In other words: new states may be created, but never within another state.D.C. sits on the border between two states, so the location isn’t a problem, per the Constitution. But, by and large, the qualifications for statehood are left up to Congress to determine on a case-by-case basis. There have also been other guidelines added since the ratification of the Constitution, such as minimum populations (which D.C. far exceeds).

That said, D.C. was created specifically so the federal government has control over its own seat of power and so it is not at the mercy of whatever state in which it resides. Legally, that cannot change. Per the Washington Post, James Madison wrote in one of the Federalist papers that federal control over the seat of federal power was essential, or else “its members could be harassed and its proceeding interrupted with impunity.”

Opponents of statehood, according to Vox’s German Lopez, state that because the District is “very reliant on federal funds” the federal government should be granted a larger say in the local government’s affairs. But, as Lopez points out, “21 states relied on more federal funding as a percentage of their state budgets in 2013.”

Another key argument for statehood: D.C. statehood would not include portions of the District that are the seat of federal power. For example, the U.S. Capitol and White House would remain part of a federal district, while the rest of D.C. would be granted statehood, making it legally kosher.

So are we about to have a 51st state?

In 2016, 79 percent of D.C. residents cast ballots in favor of splitting the district into a residential state, called Washington, Douglass Commonwealth (shortened to D.C.), with a small federal district that would encompass federal buildings and monuments.

More than anything, however, the 2016 measure was symbolic of D.C. residents’ desire for statehood and had little to no hope of being ratified by Congress. Though support for statehood is popular in D.C. itself, it’s wildly unpopular in the rest of the country, with more support for Puerto Rico statehood before District statehood.

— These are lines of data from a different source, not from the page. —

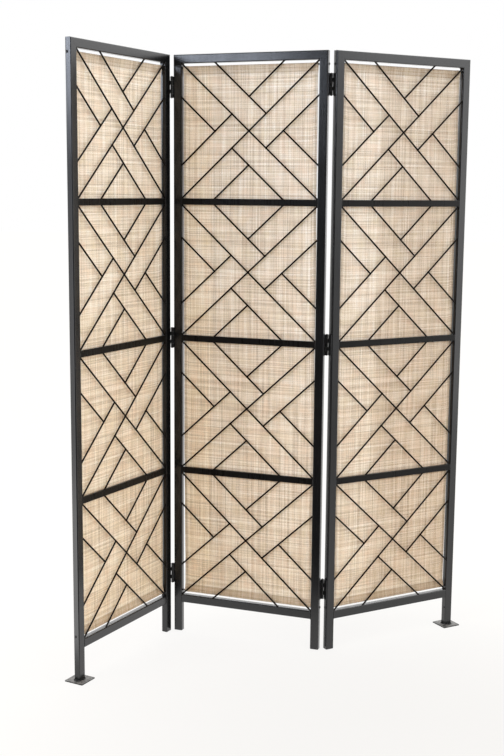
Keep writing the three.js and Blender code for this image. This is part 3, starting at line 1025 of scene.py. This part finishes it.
upright_yarn, lying_yarn = wave(across), wave(down)
on_top = linen.faded(upright_yarn * lying_yarn, -0.12, 0.12)
upright_crown = upright_yarn.worked("ABSOLUTE", upright_yarn)
lying_crown = lying_yarn.worked("ABSOLUTE", lying_yarn)
crown = upright_crown * on_top + lying_crown * (1 - on_top)
yarns = linen.tinted(yarn_shades(False, 20), yarn_shades(True, 0), on_top)
# Painted shade in the grooves between the yarns.
yarns = linen.tinted(yarns, (0.30, 0.21, 0.135, 1), linen.faded(crown, 0.42, 0.0) * 0.5)
# Painted shade on the double hem bands and side hems.
yarns = linen.tinted(yarns, (0.60, 0.50, 0.38, 1), doubled * 0.55, "MULTIPLY")
right, up = linen.add("ShaderNodeSeparateXYZ", values={0: linen.place}, output=["X", "Z"])
# Painted light and shade: the cloth is yellower and darker towards the bottom, the centre and right
# panels are bluer and darker than the left one, and the right panel is darker again and more so
# towards its outer edge.
for tint, way, start, end in (
    ((1.0, 0.945, 0.865, 1), up, 1.75, 0.0),
    ((0.92, 0.945, 0.985, 1), right, -0.25, -0.23),
    ((0.87, 0.85, 0.825, 1), right, 0.23, 0.25),
    ((0.89, 0.88, 0.85, 1), right, 0.27, 0.58),
):
    yarns = linen.tinted(yarns, tint, linen.faded(way, start, end), "MULTIPLY")
fuzz = linen.clouds(3200, 2.0)
linen.surface(
    Base_Color=yarns,
    Roughness=0.86 + fuzz * 0.1,
    Normal=linen.relief(crown + fuzz * 0.3, 0.00016),
    Specular_IOR_Level=0.25,
    Subsurface_Weight=0.7,
    Subsurface_Radius=(1.0, 0.9, 0.8),
    Subsurface_Scale=0.002,
)

for panel in panels:
    cut = linked("cutting", cloth_mesh(panel))
    body = cut.modifiers.new("body", "SOLIDIFY")
    body.thickness = cloth_thickness
    body.offset = 0
    fitted(
        f"{panel}_woven_cloth", panel, worked_out(cut), linen.material, "cloth",
        f"{panel}_panel_cloth",
    )


# ---- Stitches ------------------------------------------------------------------------------
# Lockstitch in tan thread, about three stitches to the centimetre, holds both hem pockets and
# both side hems. It shows on the front and on the back.
stitch_pitch = 0.0034
stitch_sunk = 0.0001
thread_size = 0.00042
side_seam = cloth_half - 0.0064
seam_margin = 0.004

thread = Finish("tan_thread")
twist = thread.clouds(1500, 1.0)
thread.surface(
    Base_Color=thread.tinted((0.62, 0.49, 0.34, 1), (0.44, 0.33, 0.21, 1), twist),
    Roughness=0.8,
    Normal=thread.relief(twist, 0.00004),
)

stitching = Pattern("stitching", Pitch="Float", Thread="Float", Length="Float")
thread_scale = [stitching.given[label] for label in ("Thread", "Thread", "Length")]
strung(stitching, 6, 5, 0.5, thread_scale)


def seam_lines(panel):
    """The lines of the stitches on the front and back of one cloth."""
    lines = []
    proud = cloth_thickness / 2 + thread_size / 2 - stitch_sunk
    for height in seams.values():
        steps = [cloth_half * (step / 40 - 1) * 0.995 for step in range(81)]
        places = [x + slack(panel, x, height)[0] for x in steps]
        lines.append([(x, hem_rod_depth - proud, height) for x in places])
        layers = [pocket_gap + 2 * layer_step * thickened(x) for x in steps]
        lines.append([(x, hem_rod_depth + y + proud, height) for x, y in zip(places, layers)])
    rows = 200
    span = seams["top"] - seams["bottom"] - 2 * seam_margin
    for x in (-side_seam, side_seam):
        for depth in (-proud, layer_step + proud):
            line = []
            for row in range(rows + 1):
                height = seams["bottom"] + seam_margin + span * row / rows
                sideways, ripple = slack(panel, x, height)
                line.append((x + sideways, hem_rod_depth + ripple + depth, height))
            lines.append(line)
    return lines


for panel in panels:
    settings = {
        "Pitch": stitch_pitch, "Thread": thread_size, "Length": stitch_pitch * 0.86,
        "Finish": thread.material,
    }
    sewn = stitching.grown(line_mesh(seam_lines(panel)), settings)
    stitches = fitted(f"{panel}_cloth_stitches", panel, sewn, None, "cloth")


# ---- Hinge leaves --------------------------------------------------------------------------
# Six 62 mm butt hinges of black sprayed steel, three at each joint. Each leaf is rolled round
# the pin in two or three knuckles, and its free corners are rounded.
hinge_length = 0.062
knuckle_radius = 0.004
knuckle_gap = 0.0004
leaf_thickness = 0.0018
leaf_width = 0.0195
leaf_corner = 0.0025
pin_size = 0.004
leaf_hole_pitch = 0.021
leaf_hole_stagger = 0.0022
countersink = 0.0074
screw_hole = 0.0036
sink_depth = 0.0020
cutter_reach = 0.005
hinge_heights = {"top": panel_height - 0.094, "middle": bar_heights[1], "bottom": 0.1885}
hinge_coat = sprayed(
    "hinge_coat", (0.0045, 0.0045, 0.0048, 1), (0.008, 0.008, 0.008, 1), 0.30, 0.05
)


def prism(points, low, high, lift):
    """A solid with that outline. lift places a point of the outline at one of the two ends."""
    shape = bmesh.new()
    ends = [[shape.verts.new(lift(point, end)) for point in points] for end in (low, high)]
    return skinned(shape, ends, capped=True)


def leaf_shape(knuckles):
    """One leaf about the pin axis. Its plate reaches back along +Y, tangent to the barrel's +X
    side; knuckles lists which fifths of the barrel are its own."""
    bore = knuckle_radius - leaf_thickness + 0.00005
    curled = math.radians(300)
    arc = [-curled * step / 30 for step in range(31)]
    outline = [(knuckle_radius, leaf_width)]
    outline += [(knuckle_radius * math.cos(a), knuckle_radius * math.sin(a)) for a in arc]
    outline += [(bore * math.cos(a), bore * math.sin(a)) for a in reversed(arc)]
    outline.append((bore, leaf_width))
    leaf = prism(outline, -hinge_length / 2, hinge_length / 2, lambda p, z: (*p, z))
    middle = (leaf_width - knuckle_radius - 0.001) / 2
    reach = leaf_width + knuckle_radius + 0.001
    trimmed = [
        (point.x + middle, point.y)
        for point, _ in rounded_outline(reach, hinge_length + 0.00001, leaf_corner)
    ]
    envelope = prism(trimmed, -0.006, 0.006, lambda p, x: (x, *p))
    leaf = carved(leaf, envelope, "INTERSECT")
    pitch = hinge_length / 5
    slot = knuckle_radius + knuckle_gap
    for index in range(5):
        if index in knuckles:
            continue
        below, above = [cutter_reach if index == end else knuckle_gap / 2 for end in (0, 4)]
        low = index * pitch - hinge_length / 2 - below
        high = (index + 1) * pitch - hinge_length / 2 + above
        square = [(-slot, -slot), (slot, -slot), (slot, slot), (-slot, slot)]
        leaf = carved(leaf, prism(square, low, high, lambda p, z: (*p, z)))
    for place in screw_places:
        sink = bmesh.new()
        cone = Matrix.Translation(place + Vector((0.0009, 0, 0)))
        cone = cone @ Matrix.Rotation(math.pi / 2, 4, "Y")
        bmesh.ops.create_cone(
            sink, cap_ends=True, segments=28, radius1=countersink / 2 + 0.0001,
            radius2=screw_hole / 2, depth=sink_depth, matrix=cone,
        )
        leaf = carved(leaf, sink)
    bmesh.ops.remove_doubles(leaf, verts=leaf.verts, dist=0.000002)
    return leaf


screw_places = [
    Vector((knuckle_radius - leaf_thickness,
            (knuckle_radius + leaf_width) / 2 + (1 if row == 0 else -1) * leaf_hole_stagger,
            row * leaf_hole_pitch))
    for row in (-1, 0, 1)
]


def hinge_seats():
    """Every leaf: its name, panel, knuckles and where the panel carries it."""
    for word, side in sides.items():
        for level, height in hinge_heights.items():
            place = Matrix.Translation((side * pin_across, side * pin_out, height))
            turned = Matrix.Rotation(math.pi if side > 0 else 0, 4, "Z")
            yield f"hinge_{word}_{level}_centre_leaf", "centre", (0, 2, 4), place @ turned
            place = Matrix.Translation((-side * pin_across, side * pin_out, height))
            turned = Matrix.Rotation(math.pi, 4, "Y" if side < 0 else "X")
            yield f"hinge_{word}_{level}_outer_leaf", word, (1, 3), place @ turned


screws = {panel: [] for panel in panels}
for node, panel, knuckles, seat in hinge_seats():
    leaf = leaf_shape(knuckles)
    leaf.transform(seat)
    fitted(node.replace("_leaf", "_plate"), panel, leaf, hinge_coat, "hinge", node)
    facing = seat.to_3x3() @ Vector((-1, 0, 0))
    screws[panel] += [(seat @ place, facing) for place in screw_places]


# ---- Hinge pins ----------------------------------------------------------------------------
# A 4 mm steel pin runs through each barrel, with a low dome formed on both ends.
pin_head = 0.0066
pin_dome = 0.0012
for word, side in sides.items():
    for level, height in hinge_heights.items():
        half = hinge_length / 2 + 0.0002
        dome = [(math.sin(a) * pin_head / 2, half + pin_dome * math.cos(a))
                for a in (math.pi / 2 * step / 6 for step in range(7))]
        profile = dome + [(pin_size / 2, half)]
        profile += [(radius, -up) for radius, up in reversed(profile)]
        pin = turned_shape(profile)
        pin.transform(Matrix.Translation((side * pin_across, side * pin_out, height)))
        fitted(
            f"hinge_{word}_{level}_axle", "centre", pin, hinge_coat, "hinge",
            f"hinge_{word}_{level}_pin",
        )


# ---- Screws --------------------------------------------------------------------------------
# Cross-recess screws: three countersunk ones in each hinge leaf, and a flat-headed one through
# the outside of each leg into each end of the hem rods. They are blackened steel.
screw_black = Finish("blackened_screw")
driven = screw_black.faded(screw_black.clouds(900, 4.0), 0.5, 0.75)
screw_black.surface(
    Base_Color=screw_black.tinted((0.02, 0.02, 0.021, 1), (0.12, 0.115, 0.11, 1), driven * 0.6),
    Metallic=0.55,
    Roughness=0.32 + driven * 0.15,
    Normal=screw_black.relief(driven, 0.00002),
)


def screw_head(diameter, crown, sunk):
    """A domed head with a cross recess, about its seat: Z points out of the surface."""
    radius = diameter / 2
    arm = radius * 0.56
    arm_half = radius * 0.15
    tip = math.atan2(arm_half, arm)
    angles = []
    for quarter in range(4):
        angles += [quarter * math.pi / 2 + a
                   for a in (-math.pi / 4, -math.pi / 6, -tip, 0, tip, math.pi / 6)]

    def recess(angle, shrink):
        off = abs((angle + math.pi / 4) % (math.pi / 2) - math.pi / 4)
        reach = arm / math.cos(off) if off <= tip + 1e-6 else arm_half / math.sin(off)
        return reach * shrink

    rings = [
        [(radius * 0.5, -sunk)] * len(angles),
        [(radius, 0.0)] * len(angles),
        [(radius * 0.97, crown * 0.35)] * len(angles),
        [(radius * 0.82, crown * 0.78)] * len(angles),
        [(radius * 0.62, crown)] * len(angles),
        [(recess(a, 1.0), crown) for a in angles],
        [(recess(a, 0.8), crown - diameter * 0.16) for a in angles],
    ]
    shape = bmesh.new()
    made = [
        [shape.verts.new((r * math.cos(a), r * math.sin(a), z)) for a, (r, z) in zip(angles, ring)]
        for ring in rings
    ]
    mesh = mesh_of("screw_head", skinned(shape, made, capped=True))
    mesh.set_sharp_from_angle(angle=sharp_edge)
    return linked("screw_head", mesh)


screw_row = Pattern("screw_row", Screw="Object", Seed="Int")
facing = screw_row.add(
    "GeometryNodeInputNamedAttribute", {"data_type": "FLOAT_VECTOR"}, {"Name": "facing"}
)
seated = screw_row.add("FunctionNodeAlignRotationToVector", {"axis": "Z"}, {"Vector": facing})
spun = screw_row.add("ShaderNodeCombineXYZ", values={2: screw_row.uneven(0.0, math.pi)})
spun = screw_row.add("FunctionNodeEulerToRotation", values={0: spun})
seated = screw_row.add(
    "FunctionNodeRotateRotation", {"rotation_space": "LOCAL"},
    {"Rotation": seated, "Rotate By": spun},
)
screw = screw_row.add(
    "GeometryNodeObjectInfo", values={"Object": screw_row.given["Screw"]}, output="Geometry"
)
screw_row.end(
    screw_row.add(
        "GeometryNodeInstanceOnPoints",
        values={"Points": screw_row.given["Base"], "Instance": screw, "Rotation": seated},
    )
)


def screw_mesh(places, head, seed):
    """The screws of one panel, each given by its place and the way it faces."""
    base = line_mesh([[place] for place, _ in places])
    facing = base.attributes.new("facing", "FLOAT_VECTOR", "POINT")
    facing.data.foreach_set("vector", [value for _, out in places for value in out])
    settings = {"Screw": head, "Seed": seed, "Finish": screw_black.material}
    return screw_row.grown(base, settings)


hinge_head = screw_head(0.0072, 0.0005, 0.0017)
rod_head = screw_head(0.0082, 0.0016, 0.0008)
for panel in panels:
    heads = screw_mesh(screws[panel], hinge_head, 31)
    fitted(f"{panel}_hinge_screws", panel, heads, None, "hinge")
    ends = [
        (Vector((side * panel_width / 2, hem_rod_depth, height)), Vector((side, 0, 0)))
        for side in sides.values()
        for height in hem_rod_heights.values()
    ]
    heads = screw_mesh(ends, rod_head, 47)
    fitted(f"{panel}_rod_screws", panel, heads, None, "hinge")
bpy.data.objects.remove(hinge_head)
bpy.data.objects.remove(rod_head)
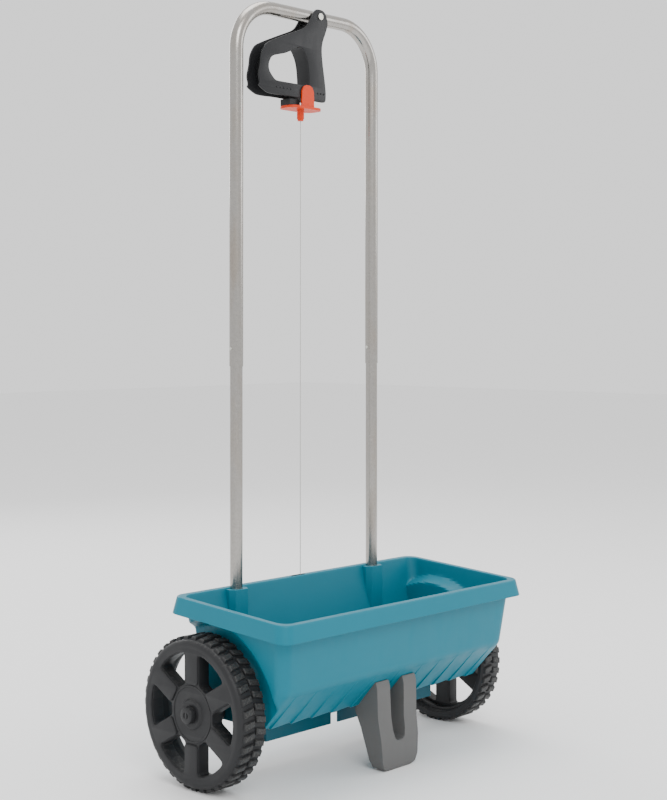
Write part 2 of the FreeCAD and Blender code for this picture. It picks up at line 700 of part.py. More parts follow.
def make_wheel(side, turn):
    """Build one wheel with its hub, six spokes and two staggered rows of lugs."""
    body = new_body(f"{side}_wheel")
    tread = "wheel_radius - tread_depth"
    bore = "axle_dia / 2 + run_gap"
    revolve_x(body, f"{side}_wheel_turn", [
        ("0", bore),
        ("0", "hub_radius"),
        ("-4", "hub_radius + 1"),
        ("-4", "window_inner - 6"),
        ("0", "window_inner - 4"),
        ("0", f"{tread} - 5"),
        ("-5", tread),
        ("-wheel_width", tread),
        ("-wheel_width", f"{tread} - wheel_wall"),
        ("-wheel_wall - 2", f"{tread} - wheel_wall - 1"),
        ("-wheel_wall - 2", "window_outer + wheel_wall - 1"),
        ("-wheel_width + 12", "window_outer + wheel_wall - 1"),
        ("-wheel_width + 12", "window_outer"),
        ("-wheel_width + 12", "hub_radius + 1"),
        ("-wheel_width", "hub_radius"),
        ("-wheel_width", bore),
    ])
    window = pocket(body, f"{side}_window", "YZ_Plane", "-wheel_width - 1", "1",
                    lambda sketch: add_loop(sketch, wheel_window()))
    repeat_round(body, f"{side}_windows", window, body, "6")
    hollow = pocket(body, f"{side}_spoke_hollow", "YZ_Plane", "-wheel_width - 1", "-wheel_wall - 4",
                    lambda sketch: add_loop(sketch, [
                        ("-spoke_width / 2 + wheel_wall", "window_inner - 8"),
                        ("spoke_width / 2 - wheel_wall", "window_inner - 8"),
                        ("spoke_width / 2 - wheel_wall", "window_outer - wheel_wall"),
                        ("-spoke_width / 2 + wheel_wall", "window_outer - wheel_wall"),
                    ]))
    repeat_round(body, f"{side}_spoke_hollows", hollow, body, "6")
    inner = size("window_inner") - 1
    outer = size("window_outer") - 1

    def is_corner(edge):
        """Tell whether an edge is a window's corner."""
        middle = edge.CenterOfMass
        reach = math.hypot(middle.y, middle.z)
        angle = math.degrees(math.atan2(middle.z, middle.y))
        off_middle = abs((angle + 30) % 60 - 30)
        return along(edge, Vector(1, 0, 0)) and reach > inner and 4 < off_middle < 20

    round_edges(body, f"{side}_window_rounds", "4",
                lambda edge: is_corner(edge) and edge.Length > size("wheel_width") / 2)
    half = "lug_width / 2"
    row = "(wheel_width - 8) / 2"
    for letter, near, turn_by in (("outer", "-2", "0"), ("inner", f"-6 - {row}", "180 / lugs")):
        low = "wheel_radius"
        high = f"{tread} - 1"
        corners = []
        for across, up in ((f"-{half}", low), (half, low), (half, high), (f"-{half}", high)):
            corners.append((
                f"{across} * cos({turn_by}) + ({up}) * sin({turn_by})",
                f"{across} * sin({turn_by}) - ({up}) * cos({turn_by})",
            ))
        near_end = f"{near} - {row}" if letter == "outer" else near
        lug = pad(body, f"{side}_{letter}_lug", "YZ_Plane", near_end, f"{near_end} + {row}",
                  lambda sketch: add_loop(sketch, corners))
        repeat_round(body, f"{side}_{letter}_lugs", lug, body, "lugs")
    slot_half = "drive_pin_dia / 2 + tube_fit"
    pocket(body, f"{side}_pin_slot", "YZ_Plane", "-wheel_width - 1", "-wheel_width + drive_pin_dia + 1.7",
           lambda sketch: add_loop(sketch, [
               (f"-({slot_half})", "-hub_radius - 2"),
               (slot_half, "-hub_radius - 2"),
               (slot_half, "hub_radius + 2"),
               (f"-({slot_half})", "hub_radius + 2"),
           ]))
    body.Placement = Placement(Vector(), Rotation(Vector(0, 0, 1), turn))
    place = "wheel_face" if turn == 0 else "-wheel_face"
    finish(f"{side}_wheel", body, (place, "0", AXLE))
    cap = new_body(f"{side}_hub_cap")
    start = "loose_gap"
    revolve_x(cap, f"{side}_cap_turn", [
        (start, "axle_dia / 2"),
        (start, "cap_radius"),
        (f"{start} + cap_height - 2", "cap_radius"),
        (f"{start} + cap_height", "cap_radius - 2"),
        (f"{start} + cap_height", "0"),
        ("cap_height / 2", "0"),
        ("cap_height / 2", "axle_dia / 2"),
    ])
    cap.Placement = Placement(Vector(), Rotation(Vector(0, 0, 1), turn))
    finish(f"{side}_hub_cap", cap, (place, "0", AXLE))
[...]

That said, the renewed efforts this year are starting to look more hopeful. D.C.’s Representative Eleanor Holmes Norton introduced the Washington, D.C. Admission Act earlier this year, and not only will it have a hearing in July, the bill has 211 cosponsors. Combine that with nonprofit 51 for 51 Campaign’s push to get support for D.C. statehood from Democratic candidates, it seems D.C. statehood is primed to make a push unlike any we’ve seen before.